Holmes: Let me be clear, then: if the education doesn’t work, the practice is going to get crushed.
Any oppositional effort, including electoral politics, is going to “get crushed” if education and persuasion fail. But the relationship between practice and education depends on how you’re practicing, and whom you’re trying to educate and persuade. Unlike electoral politics, successful counter-economics doesn’t necessarily require a shift in the consensus among either politicians or mass political parties or 50%+1 of the tens of millions of voters. The opportunities for success on the margin in counter-economics are much greater, the number of people you have to convince to keep yourself and your friends safe is much lower, and the people that you’re aiming to educate and persuade are much less likely to have a pre-existing bias against individual freedom.
Me: You seem to be suggesting here that the only “political consensus†worth trying to sway is the consensus of incumbent politicians and political office-seekers.
Holmes: I suggested nothing of the sort.
As you like, but if you didn’t mean to so limit the “consensus” that you’re interested in shifting, then you’ve offered no argument in favor of adopting electoral strategies over counter-economics.

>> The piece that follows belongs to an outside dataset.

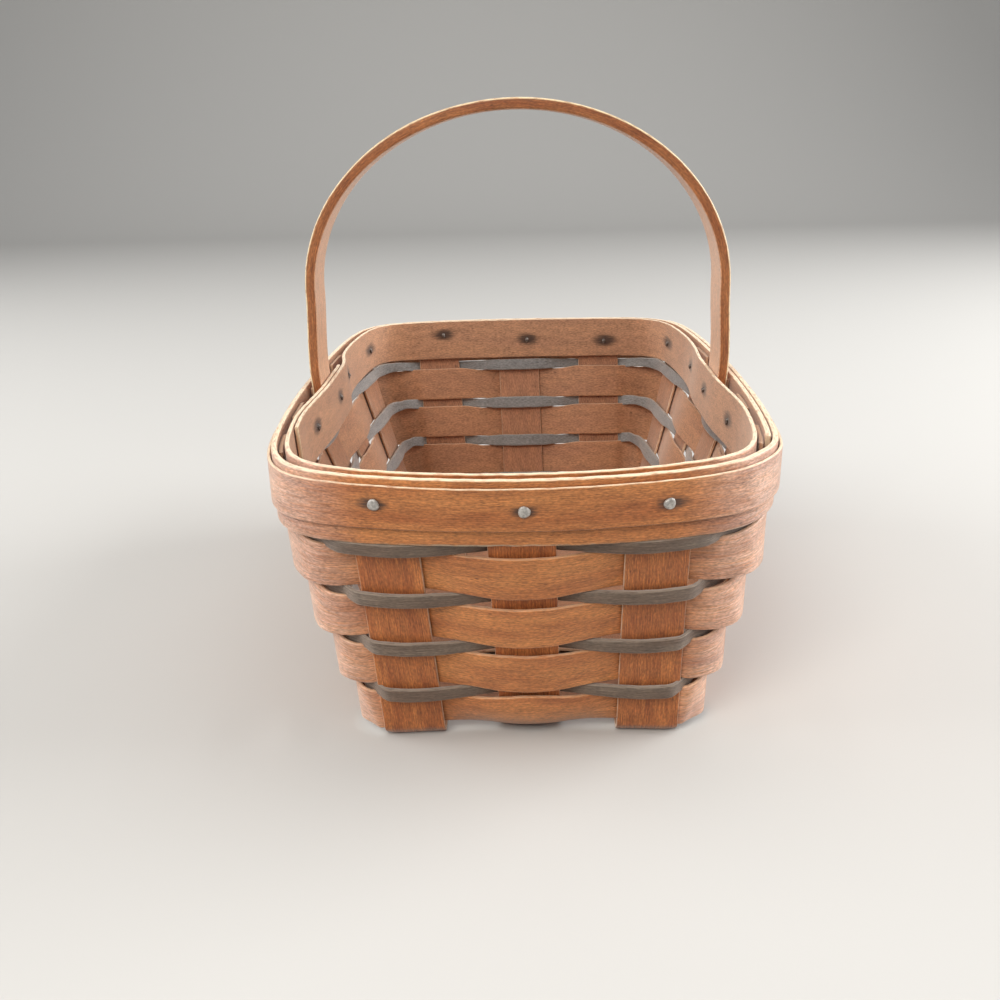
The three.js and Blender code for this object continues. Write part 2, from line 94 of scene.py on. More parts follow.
# %% Heights that follow from the sizes
crossing = stake_thickness + clearance
bottom_level = stake_thickness / 2 + crossing / 2
course_height = (wide_width + narrow_width + 2 * weaver_gap) * math.cos(end_lean)
narrow_rise = (narrow_width + weaver_gap) * math.cos(end_lean)
rim_bottom = bottom_weaver_top + (courses - 1) * course_height + narrow_rise + clearance
rim_top = rim_bottom + rim_height * math.cos(rim_lean)
crossing_flat = stake_width / 2 + clearance / 2
outside_stake = stake_thickness / 2 + clearance
outer_layer = outer_thickness + clearance
print(f"courses rise {course_height:.2f} mm, the rim runs from {rim_bottom:.2f} to {rim_top:.2f} mm")

# %% [markdown]
# ## The wall seen from its edge
#
# A stake lies flat under the basket, folds up through an arc and then leans outwards in a
# straight line until the rim bands pull it nearly upright. The same three stretches, an arc and
# two straight lines, describe every wall. Only the lean and the radius of the fold differ.


# %% Edge-on profiles
def smooth(value, low, high):
    """0 below low, 1 above high and 3s^2 - 2s^3 between them, where s is the share of the way."""
    share = np.clip((value - low) / (high - low), 0, 1)
    return share * share * (3 - 2 * share)


def mix(first, second, share):
    """first + (second - first) * share."""
    return first + (second - first) * share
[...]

There are lots of ways to shift consensus outside of the coterie of incumbents and office-seekers, and I think there’s very little empirical evidence that electoral politics has much effect on that. Successful maverick politicians generally attract a groundswell of enthusiastic support, then their ideas are promptly quarantined and marginalized by appeals to electability, etc. After they (more or less inevitably) lose the general election, the enthusiasm dissipates, the ideas are more or less forgotten, and the organization bleeds down to a small hard core that already supported the ideas anyway. The enthusiasts who hopped on the bandwagon will find another maverick in the next election, often one with more or less contradictory ideas to the previous one. Cf. Ed Clark, Pat Buchanan, Ross Perot, Ralph Nader, Howard Dean, etc. etc. etc.
Counter-economics, on the other hand, doesn’t depend on mass outreach, doesn’t depend on converting some significant chunk of a national constituency numbering in the tens or hundreds of millions, doesn’t operate on 2 or 4 year cycles, doesn’t suddenly splutter out after a single loss, doesn’t cost millions of dollars (indeed, is often profitable), and offers lots of opportunities for individual success on the margin.

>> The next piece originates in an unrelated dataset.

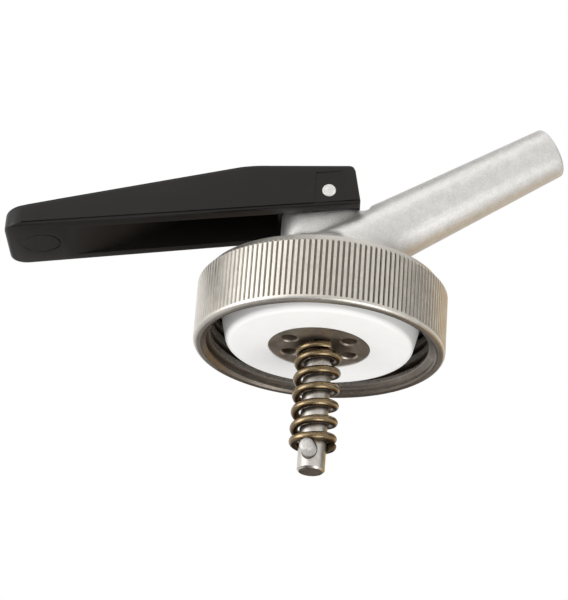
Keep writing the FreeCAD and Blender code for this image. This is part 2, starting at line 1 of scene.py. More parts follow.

As for overthrowing the State, that’s a secondary goal, and strategically a ways off. But that’s true for all theories that don’t involve a big helping of magical thinking. The primary goal is not to overthrow the State, but to widen the scope of your own individual freedom. That goal can be acted on immediately, through intelligent direct action, and to persuade your friends and neighbors to do likewise, or at least not to turn you in. Which I suspect is much easier to do than trying to influence either a sizeable chunk of the mass electorate, or the establishment politicians, towards libertarian policy or libertarian candidates. Especially when your vehicle for trying to do so is the Republican primary campaign of an anti-immigration Constitution crank.